Se para esses primeiros residentes da Brewster Place aquele teto representava um recomeço, para os que vieram depois, em sua maioria negros migrados do sul rural dos Estados Unidos e seus descendentes, quando o lugar já não servia como barganha político-financeira, era beco sem saída – literalmente representado pelo muro construído ao final da rua. Fim de partida, até serem arrancados dali de maneira definitiva por ordens judiciais e notificações de despejo. Quem conseguia escapar do endereço como sentença era exceção (a ascensão social é rara), embora, na trama, a relação homem-mulher seja sempre fracassada e por isso as figuras masculinas deem sempre um jeito de dali escapulir (somem, tornam-se ausentes, o que não significa que tenham ido para lugar melhor).

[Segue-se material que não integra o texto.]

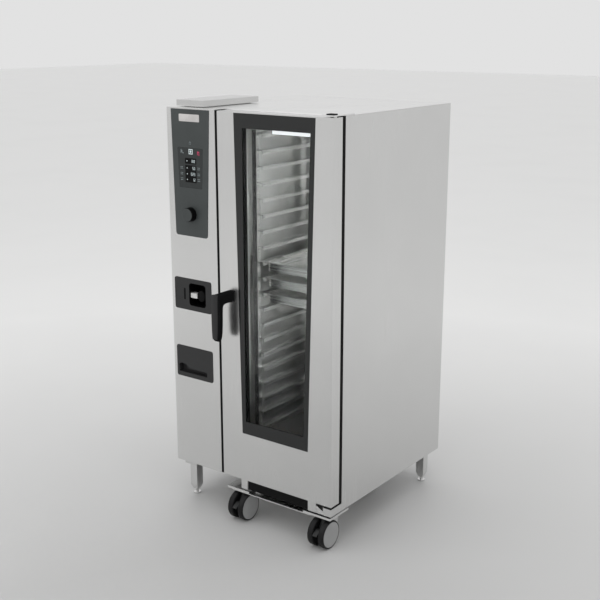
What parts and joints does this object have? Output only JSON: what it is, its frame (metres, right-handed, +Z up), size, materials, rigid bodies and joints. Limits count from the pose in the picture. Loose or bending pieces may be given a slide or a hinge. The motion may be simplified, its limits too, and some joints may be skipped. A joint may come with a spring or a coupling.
{
  "type": "combi steamer oven",
  "caption": "Floor-standing combi steamer oven with a tall glazed door, a control column, a roll-in trolley on twin-wheel casters and levelling legs.",
  "frame": {"origin": "middle of the overall box, on the floor", "axes": "+Z up, -Y out of the front (the door side), +X to the right seen from the front"},
  "size_m": [0.877, 0.986, 1.836],
  "materials": {
    "steel": "fine vertical brushing",
    "cavity_steel": "smooth, slightly worn",
    "panel_plastic": "satin, blue grey",
    "black_plastic": "fine moulded grain",
    "black_rubber": "matt",
    "caster_tread": "smooth tread, grey side caps",
    "door_glass": "clear, black printed border on the outer pane",
    "screen_glass": "gloss",
    "lamp_lens": "frosted",
    "cast_aluminium": "as cast"
  },
  "bodies": {
    "oven": {"column_front": "steel", "side_panel_left": "steel", "side_panel_right": "steel", "top_panel": "steel", "rear_panel": "steel", "base_rail_left": "steel", "base_rail_right": "steel", "front_frame": "cavity_steel", "cavity_wall_left": "cavity_steel", "cavity_wall_right": "cavity_steel", "cavity_ceiling": "cavity_steel", "cavity_floor": "cavity_steel", "cavity_wall_rear": "cavity_steel", "air_baffle": "cavity_steel", "fan_motor_upper": "cast_aluminium", "fan_motor_lower": "cast_aluminium", "heater_element": "cavity_steel", "steam_generator": "cast_aluminium", "flue_box": "steel", "control_bezel": "panel_plastic", "display_screen": "screen_glass", "shower_bezel": "panel_plastic", "drawer_housing": "black_plastic", "door_gasket": "black_rubber", "hinge_upper": "steel", "hinge_lower": "steel", "leg_front_left": "steel", "leg_front_right": "steel", "leg_rear_left": "steel", "leg_rear_right": "steel", "trolley_base": "cavity_steel", "rack_side_left": "cavity_steel", "rack_side_right": "cavity_steel", "gn_pan_1": "cavity_steel", "gn_pan_2": "cavity_steel", "gn_pan_3": "cavity_steel"},
    "door": {"door_skin": "steel", "door_frame": "black_plastic", "door_glass_outer": "door_glass", "door_glass_inner": "door_glass", "door_drip_tray": "black_plastic", "door_light": "lamp_lens"},
    "handle": {"door_handle": "black_plastic", "door_latch": "cast_aluminium"},
    "dial": {"dial_knob": "panel_plastic"},
    "shower": {"hand_shower": "black_plastic"},
    "flap": {"usb_flap": "panel_plastic"},
    "drawer": {"care_drawer": "panel_plastic"},
    "fan_wheel_upper": {"fan_upper": "cavity_steel"},
    "fan_wheel_lower": {"fan_lower": "cavity_steel"},
    "caster_front_left": {"caster_fork_front_left": "black_plastic"},
    "wheels_front_left": {"caster_wheels_front_left": "caster_tread"},
    "caster_front_right": {"caster_fork_front_right": "black_plastic"},
    "wheels_front_right": {"caster_wheels_front_right": "caster_tread"},
    "caster_rear_left": {"caster_fork_rear_left": "black_plastic"},
    "wheels_rear_left": {"caster_wheels_rear_left": "caster_tread"},
    "caster_rear_right": {"caster_fork_rear_right": "black_plastic"},
    "wheels_rear_right": {"caster_wheels_rear_right": "caster_tread"},
    "pedal_front_left": {"brake_pedal_front_left": "black_plastic"},
    "pedal_front_right": {"brake_pedal_front_right": "black_plastic"}
  },
  "joints": [
    {"name": "door_hinge", "type": "hinge", "parent": "oven", "child": "door", "pos_m": [0.4235, -0.39, 1], "axis": [0, 0, 1], "range_deg": [0, 180]},
    {"name": "handle_turn", "type": "hinge", "parent": "door", "child": "handle", "pos_m": [-0.0935, -0.45, 1.028], "axis": [0, 1, 0], "range_deg": [-45, 45]},
    {"name": "dial_turn", "type": "hinge", "parent": "oven", "child": "dial", "pos_m": [-0.3005, -0.438, 1.357], "axis": [0, 1, 0], "continuous": true},
    {"name": "shower_pull", "type": "slide", "parent": "oven", "child": "shower", "axis": [0, -1, 0], "range_m": [0, 0.1]},
    {"name": "usb_flap_hinge", "type": "hinge", "parent": "oven", "child": "flap", "pos_m": [-0.401, -0.4205, 0.998], "axis": [0, 0, -1], "range_deg": [0, 100]},
    {"name": "drawer_slide", "type": "slide", "parent": "oven", "child": "drawer", "axis": [0, -1, 0], "range_m": [0, 0.16]},
    {"name": "fan_upper_spin", "type": "hinge", "parent": "oven", "child": "fan_wheel_upper", "pos_m": [-0.1085, 0.01, 1.37], "axis": [1, 0, 0], "continuous": true},
    {"name": "fan_lower_spin", "type": "hinge", "parent": "oven", "child": "fan_wheel_lower", "pos_m": [-0.1085, 0.01, 0.64], "axis": [1, 0, 0], "continuous": true},
    {"name": "swivel_front_left", "type": "hinge", "parent": "oven", "child": "caster_front_left", "pos_m": [-0.0475, -0.37, 0.12], "axis": [0, 0, 1], "continuous": true},
    {"name": "wheel_front_left", "type": "hinge", "parent": "caster_front_left", "child": "wheels_front_left", "pos_m": [-0.0475, -0.405, 0.0625], "axis": [1, 0, 0], "continuous": true},
    {"name": "swivel_front_right", "type": "hinge", "parent": "oven", "child": "caster_front_right", "pos_m": [0.3895, -0.37, 0.12], "axis": [0, 0, 1], "range_deg": [-90, 90]},
    {"name": "wheel_front_right", "type": "hinge", "parent": "caster_front_right", "child": "wheels_front_right", "pos_m": [0.3895, -0.405, 0.0625], "axis": [1, 0, 0], "continuous": true},
    {"name": "swivel_rear_left", "type": "hinge", "parent": "oven", "child": "caster_rear_left", "pos_m": [-0.0475, 0.22, 0.12], "axis": [0, 0, 1], "continuous": true},
    {"name": "wheel_rear_left", "type": "hinge", "parent": "caster_rear_left", "child": "wheels_rear_left", "pos_m": [-0.0475, 0.185, 0.0625], "axis": [1, 0, 0], "continuous": true},
    {"name": "swivel_rear_right", "type": "hinge", "parent": "oven", "child": "caster_rear_right", "pos_m": [0.2115, 0.22, 0.12], "axis": [0, 0, 1], "continuous": true},
    {"name": "wheel_rear_right", "type": "hinge", "parent": "caster_rear_right", "child": "wheels_rear_right", "pos_m": [0.2115, 0.185, 0.0625], "axis": [1, 0, 0], "continuous": true},
    {"name": "brake_front_left", "type": "hinge", "parent": "caster_front_left", "child": "pedal_front_left", "pos_m": [-0.0475, -0.431, 0.082], "axis": [1, 0, 0], "range_deg": [0, 12]},
    {"name": "brake_front_right", "type": "hinge", "parent": "caster_front_right", "child": "pedal_front_right", "pos_m": [0.3895, -0.431, 0.082], "axis": [1, 0, 0], "range_deg": [0, 12]}
  ]
}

Quando não ausentes, os homens são destrutivos ou meras “sombras”, mesmo que fecundas, tais os amantes de Cora Lee, “que vinham à noite e lhe mostravam a coisa que dava uma sensação boa no escuro, e quase sempre saíam antes de as crianças acordarem, o que era bem melhor — não havia mais espera pela caixa de leite que nunca chegava e olhos roxos por conta do choro de um bebê. A coisa que dava uma sensação boa no escuro às vezes trazia novos bebês, e aquilo era tudo o que lhe dizia respeito, já que as sombras quase sempre mentiam a respeito do sobrenome ou do emprego ou a respeito de não terem esposas”.
Nesse sentido, é exemplar a história de Mattie, que, ao engravidar solteira, deixa a fazenda onde vivia no Tennessee rumo à cidade depois de levar do pai uma surra só interrompida por um tiro disparado pela mãe em defesa da filha. Ela então decide devotar sua vida ao filho Basil. Mimado, ele não apenas a destrata depois de ser preso como desaparece sem dar explicação.

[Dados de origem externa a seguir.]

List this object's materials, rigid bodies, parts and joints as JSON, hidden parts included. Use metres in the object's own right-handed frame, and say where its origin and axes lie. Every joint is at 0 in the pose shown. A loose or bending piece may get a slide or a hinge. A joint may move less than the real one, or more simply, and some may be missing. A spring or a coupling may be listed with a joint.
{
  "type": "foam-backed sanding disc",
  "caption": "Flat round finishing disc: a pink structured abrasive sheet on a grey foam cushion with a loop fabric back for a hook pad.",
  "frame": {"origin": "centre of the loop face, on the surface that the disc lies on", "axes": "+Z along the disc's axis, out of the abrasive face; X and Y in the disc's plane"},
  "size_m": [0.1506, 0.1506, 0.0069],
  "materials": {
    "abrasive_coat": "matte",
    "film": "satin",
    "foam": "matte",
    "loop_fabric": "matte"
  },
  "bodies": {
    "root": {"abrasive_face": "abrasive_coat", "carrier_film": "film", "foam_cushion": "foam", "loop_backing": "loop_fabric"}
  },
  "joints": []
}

Já Theresa e Lorraine, à primeira vista fora do alcance dos homens por viverem uma relação lésbica, incomodam não só os homens como a maioria das outras mulheres da Brewster Place. Por outro lado, provocam um dos diálogos mais comoventes sobre o amor:
“Mas amei algumas mulheres mais intensamente do que já amei qualquer homem”,
Mattie ponderava. “E teve algumas mulheres que me amaram mais e fizeram mais
por mim do que qualquer homem.”
“É.” Etta pensou por um instante. “Consigo concordar com isso, mas ainda assim é
diferente, Mattie. Não consigo precisar exatamente, mas…”
“Talvez não seja tão diferente”, Mattie disse, quase para si mesma. “Talvez seja
por isso que algumas mulheres ficam tão incomodadas com isso, porque lá no
fundo elas sabem que não é tão diferente, no fim das contas.”
É nesse território compartilhado sob o inominável que lhes ronda que as singularidades vêm à tona por meio de episódios que localizam essas existências no interior de uma história maior: a afro-americana, que guarda contatos com a afro-brasileira e sua ascendência escravizada. Kiswana Browne, filha da classe média, opta por viver ali para estar junto de seu povo. Escolarizada e politizada, encarna o desejo de instaurar essa consciência na comunidade. Gloria Naylor explora sempre os limites desse tipo de ação ou salto reflexivo sem jamais deixar cair por terra as sementes, seu potencial de expansão de horizontes. Como quando Kiswana convida uma das famílias para assistir a uma peça em um parque, e a criança pergunta para a mãe se Shakespeare é preto: “‘Ainda não’, ela disse com delicadeza, lembrando que havia batido nele por escrever as rimas nas paredes do banheiro”.
Primor de escrita que fez com que Harold Bloom o incluísse em seu polêmico O cânone ocidental, que, segundo ele, tinha como parâmetro valores estritamente estéticos, As mulheres da Brewster Place é um retrato em que as mazelas sociais e afetivas nunca se dissociam nem suplantam a solidariedade, a força da amizade, o gozo, pura pulsão de vida em meio a uma comunidade atravessada por instabilidade financeira, discriminação racial, homofobia, agressão física, homofobia, estupro e morte prematura. “Mulher, cê ainda tá na cama? Não sabe que dia é hoje? A gente tem uma festa”, este é um chamado que irrompe já no finalzinho do livro, ecoando, a partir do passado tão presente dessa obra que levou mais de quarenta anos para ser publicada no Brasil, a provocação da escritora Juliana Borges: “Uma mulher negra feliz é um ato revolucionário”.
Luciana Araujo Marques é escritora, crítica literária e editora.